We know that the healthiest thing for us is to extend forgiveness in our hearts. And we try our best to do this.

But with social media and blogs/websites recounting the moments of people’s lives, it’s tempting to “just look” and see how things are going for this person. Just one little look can’t hurt, right?


This is one of the WORST things you can do. It absolutely impedes the healing process in your heart and mind. The things we set our minds on matter. Because, the things we look at and think about form our affections.

And when we continue to go back and look at this other person and their life, even from afar, our heart will never be able to completely get over them. We will never be able to truly move on (even if we physically have). We will never be set free from the pain of their rejection.

I didn’t date many men before Brance. But I did date a few and all save one of them dumped me. But I can honestly say that none of them are an albatross hanging around my neck. I honestly wish them well in life (yep, 100% true story). But, I think about them rarely, if ever. And I believe that is because I have made the commitment not to look.

I don’t Google them or look for them on social media. I don’t ask friends who may be connected to them what they’re up to.

In fact, a couple of years ago one of my ex-boyfriends tried to connect on social media and I didn’t accept. But it wasn’t for spite. I even contacted a friend to get her advice, because I honestly didn’t harbor ill-feelings for this man. I am just completely convinced that not looking is the best policy.

All of this holds true for rejection from friends/acquaintances, as well. Although, I have had to learn this one the hard way. Brance and I have been thankful for the time that we have spent in Boston the last 5 years. We love this beautiful city and have learned a lot and grown in ways we wouldn’t have if we had never come here. But, as we have worked to start a church, these years haven’t been without some hard knocks relationally.

And it wasn’t until I applied my same no look policy that I’ve used for ex-boyfriends to these situations that I finally was able to heal. And, oh man, does that ever feel good!

This is trickier if the person who has rejected you is family or remains connected to your close circle of friends. But I think this policy of not looking can help in those situations too. You may still be connected to the person through other relationships and at times need to be at the same place, but if you refuse to dwell on them and their rejection or ask for details of their life from your mutual relationships (or even worse, gossip about them!), this will absolutely help you heal.

Okay, ya’ll, I realize this no looking policy may seem a little strange to you. Perhaps, you disagree with me. Or maybe, you’re wanting to give it a try. Regardless, I’d love to hear your thoughts in the comments.

Let’s talk!

p.s. I should mention that choosing to not look gets easier over time. It can be difficult in the beginning, but it is totally worth the effort!

2 thoughts on “To look or not to look

  1. So true, Lauren. I face some hard and fast rejection after I held a close friend accountable for some poor choices she was making.
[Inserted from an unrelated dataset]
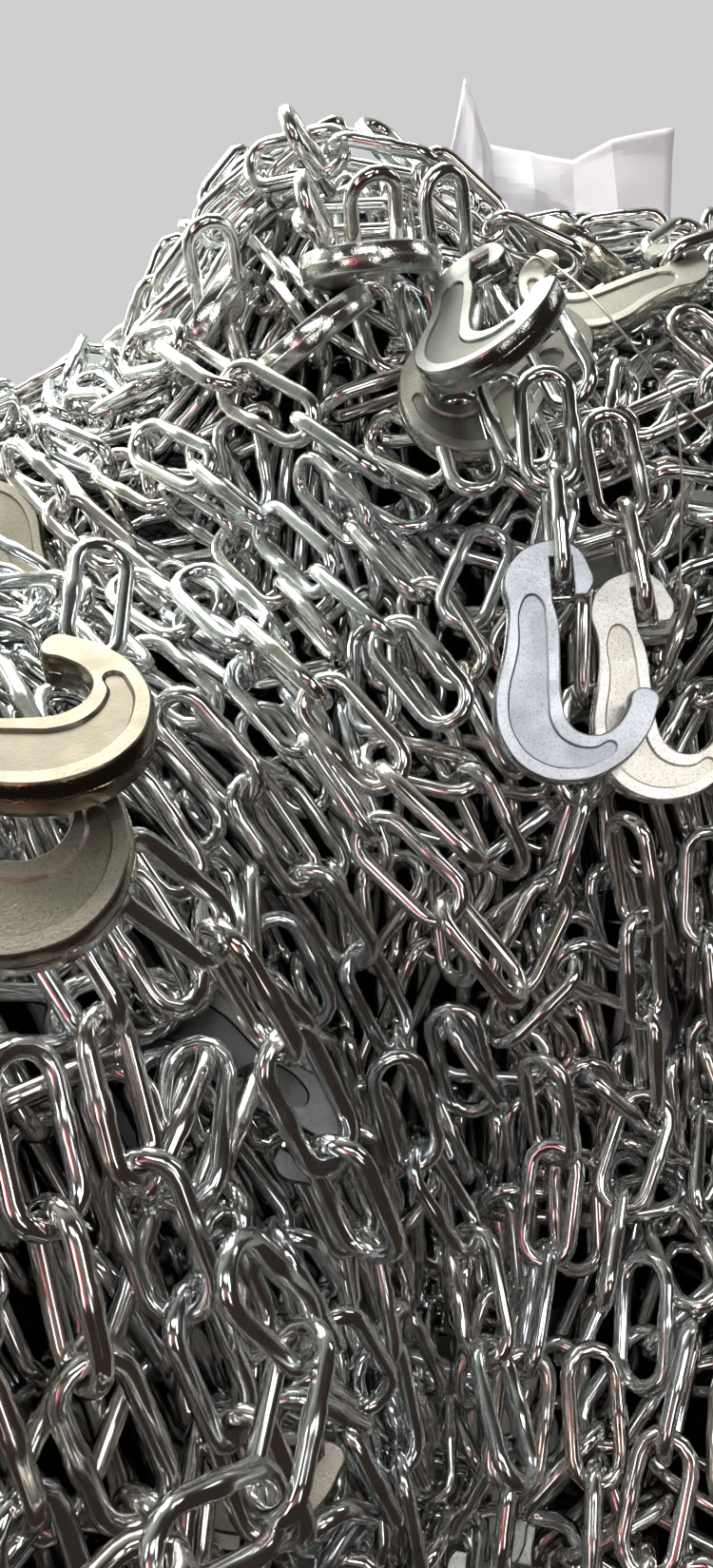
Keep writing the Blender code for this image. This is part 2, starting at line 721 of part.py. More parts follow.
def build_tie_wire(name, pixels, pile, collection, material):
    """Thin wire over the links, settled away from the eye."""
    points = [on_mound(pixel) for pixel in pixels]
    flat = smooth_route([(point.x, point.y) for point in points], TIE_WIRE_STEPS)
    path = []
    for x, y in flat:
        path.append((Vector((x, y, mound_height(x, y))) + mound_normal(x, y) * TIE_WIRE_LIFT, 1.0))
    wire = to_mesh(tube_curve(name, [path], 0.5 * TIE_WIRE, False), collection, material, name)
    wire.data.shade_smooth()
    bpy.context.view_layer.update()
    pile.settle([wire], sight(pixels[len(pixels) // 2]))


def main():
    """Build the heap from its core outwards."""
    clear_scene()
    collection = make_collection("steel_chain_heap")
    helpers = make_collection("helpers")
    materials = {
        "zinc": make_material("zinc_plated_wire", ZINC, 0.22, 1.0),
        "cast": make_material("zinc_plated_forging", CAST_ZINC, 0.45, 1.0),
        "core": make_material("hidden_chain", DARK_STEEL, 0.7, 0.6),
        "paper": make_material("paper", PAPER, 0.8, 0.0),
        "tie": make_material("tie_wire", WIRE_GREY, 0.35, 1.0),
    }
    core = build_core(collection, materials["core"])
    bpy.context.view_layer.update()
    pile = Pile()
    pile.add([core])
    link_shape = tube_curve("link", [link_path()], 0.5 * WIRE, True, RIDGE_TILT)
    pattern = to_mesh(link_shape, helpers, materials["zinc"], "link_pattern")
    as_cutter(pattern)
    link = pattern.data
    for place in HOOKS:
        if place.bed:
            build_hook(place, pile, collection, helpers, materials, core, link)
    for strand in FRONT_STRANDS:
        spots = [on_mound(pixel) for pixel in strand.points]
        middle_pixel = strand.points[len(strand.points) // 2]
        points = [(spot.x, spot.y) for spot in spots]
        build_strand(strand, points, sight(middle_pixel), pile, collection, helpers, link)
    for strand in SIDE_STRANDS:
        build_strand(strand, strand.points, None, pile, collection, helpers, link)
    for place in HOOKS:
        if not place.bed:
            build_hook(place, pile, collection, helpers, materials, core, link)
    build_label(pile, collection, materials["paper"])
    for name, pixels in TIE_WIRES:
        build_tie_wire(name, pixels, pile, collection, materials["tie"])


main()
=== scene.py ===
"""Finished look of the heap of steel chain, packed round the CAD frame.

It has welded links, forged hooks, a paper label and tie wires. Lengths are in metres, with +Z
up and -Y towards the viewer, as in the frame.
"""

import logging
import math
from dataclasses import dataclass, field
from enum import Enum

import bpy
import numpy as np
from mathutils import Matrix, Vector, noise
from mathutils.geometry import tessellate_polygon


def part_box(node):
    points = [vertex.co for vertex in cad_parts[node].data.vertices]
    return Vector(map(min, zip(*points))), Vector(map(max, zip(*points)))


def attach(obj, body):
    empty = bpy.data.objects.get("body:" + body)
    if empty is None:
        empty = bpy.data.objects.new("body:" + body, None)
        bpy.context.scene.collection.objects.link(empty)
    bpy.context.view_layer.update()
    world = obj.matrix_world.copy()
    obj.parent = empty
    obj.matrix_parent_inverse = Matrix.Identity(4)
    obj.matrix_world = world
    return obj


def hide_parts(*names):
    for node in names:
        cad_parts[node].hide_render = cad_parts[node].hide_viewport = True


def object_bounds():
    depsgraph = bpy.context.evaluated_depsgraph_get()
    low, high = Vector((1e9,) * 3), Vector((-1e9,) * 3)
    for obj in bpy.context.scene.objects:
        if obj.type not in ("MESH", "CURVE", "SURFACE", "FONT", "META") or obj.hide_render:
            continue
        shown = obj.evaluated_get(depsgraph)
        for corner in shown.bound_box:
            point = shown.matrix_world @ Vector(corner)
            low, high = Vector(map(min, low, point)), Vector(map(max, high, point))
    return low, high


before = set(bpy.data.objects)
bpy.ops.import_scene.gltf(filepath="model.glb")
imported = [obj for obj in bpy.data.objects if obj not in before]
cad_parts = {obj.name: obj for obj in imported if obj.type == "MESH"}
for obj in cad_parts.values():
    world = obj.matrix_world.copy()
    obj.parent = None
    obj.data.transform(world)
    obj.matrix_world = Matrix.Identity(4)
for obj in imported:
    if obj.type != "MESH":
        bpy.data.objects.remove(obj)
CAD_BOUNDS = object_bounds()

LOG = logging.getLogger("chain_heap")
Array = np.ndarray
Piece = bpy.types.Object
Socket = bpy.types.NodeSocket
Material = bpy.types.Material
Pixel = tuple[float, float]
Flat = tuple[float, float]
Place = tuple[float, float, float]
Tint = tuple[float, float, float]
Colour = tuple[float, float, float, float]
BODY = "root"
QUARTER_TURN = 90.0
TINY = 1e-6
LEAST_SLANT = 0.6
MOST_STRETCH = 1.5


def unit(vectors: Array) -> Array:
    """Vectors scaled to a length of one, along the last axis."""
    return vectors / np.linalg.norm(vectors, axis=-1, keepdims=True)


def cad_middle(node: str) -> Array:
    """Middle of a CAD node's box."""
    low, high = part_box(node)
    return 0.5 * (np.array(low) + np.array(high))


def box_middle(points: Array) -> Array:
    """Middle of the box round some points."""
    return 0.5 * (points.min(axis=0) + points.max(axis=0))


def rest_shift(node: str, points: Array, way: Array) -> Array:
    """How far points have to move along a unit direction to lie where a CAD node came to rest."""
    return way * float((cad_middle(node) - box_middle(points)) @ way)


def step_to_distance(step: Array, away: Array, length: float, way: float = 1.0) -> Array:
    """Step along a line to where it is a given length from a point.

    Args:
        step: Direction of the line.
        away: From the point to the line's start.
        length: The wanted distance.
        way: 1 for the further crossing and -1 for the nearer.

    Returns:
        The step, which leads to the line's closest place if it never is that near.
    """
    a, b, c = step @ step, 2.0 * step @ away, away @ away - length ** 2
    return step * (-b + way * math.sqrt(max(0.0, b * b - 4.0 * a * c))) / (2.0 * a)


def smooth_curve(points: Array, steps: int) -> Array:
    """Catmull-Rom curve through points.

    Args:
        points: Control points, one a row.
        steps: Points for each span.

    Returns:
        Points of the curve, with both ends.
    """
    ends = np.vstack([2 * points[0] - points[1], points, 2 * points[-1] - points[-2]])
    t = (np.arange(steps) / steps)[:, None]
    spans = []
    for before, start, end, after in zip(ends, ends[1:], ends[2:], ends[3:]):
        spans.append(
            0.5 * (2 * start + (end - before) * t
                   + (2 * before - 5 * start + 4 * end - after) * t ** 2
                   + (3 * start - before - 3 * end + after) * t ** 3)
        )
    return np.vstack([*spans, points[-1:]])


def straight_spans(points: Array, steps: int) -> Array:
    """Points along the straight lines between control points.

    Args:
        points: Control points, one a row.
        steps: Points for each line.

    Returns:
        Points of the lines, with both ends.
    """
    shares = (np.arange(steps) / steps)[:, None]
    spans = [start + (end - start) * shares for start, end in zip(points, points[1:])]
    return np.vstack([*spans, points[-1:]])


def points_inside(polygon: Array, points: Array) -> Array:
    """Which points lie inside a polygon of the plane.

    Args:
        polygon: Corners, one a row.
        points: Points to test, one a row.

    Returns:
        True for each point inside.
    """
    x, y = points[:, 0:1], points[:, 1:2]
    ax, ay = polygon.T
    bx, by = np.roll(polygon, -1, axis=0).T
    crosses = (ay > y) != (by > y)
    rise = np.where(by == ay, 1.0, by - ay)
    return (crosses & (x < ax + (y - ay) / rise * (bx - ax))).sum(axis=1) % 2 == 1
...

Even though she said she appreciated me and didn’t think anything less of me, not long after she cut me off. I still had to see her on almost a daily basis, which was hard! Then she moved away (one of her poor decisions) and it was a lot easier to deal with. But we have a mutual friend, the only person she hasn’t cut off, and she keeps me in the loop about the goings on, which is super hard. It’s like a train wreck, it’s terrible and hurtful but you can’t look away. Now this friend that moved away is moving back. It’s just a lot of pain…

    1. Dawn, I am sorry to hear this! Oh man, it’s tough when a formerly close friend just walks away from the friendship. It can feel like a divorce. Or at least that has been my experience. And then to have to continue to hear about that person through a mutual friend can make it that much harder to move on. One thing that helped me A LOT, in a similar situation a couple of years ago, was trying hard to focus on the positive. To not allow myself to dwell on all the “crap” (and there can be a lot!!! For me it really made me feel like something was wrong with me. It made me question my worth). Instead I tried to view the broken relationship as a trial meant to help me grow. Like literally expressing thankfulness for an opportunity to grow in patience, grace, and forgiveness anytime I started feeling weighed down by the situation. Doing this really turned things around for me. It wasn’t easy and it took some time, but it’s definitely been worth the “work”. I’ll keep you and this situation in prayer, especially as your former friend moves back near you!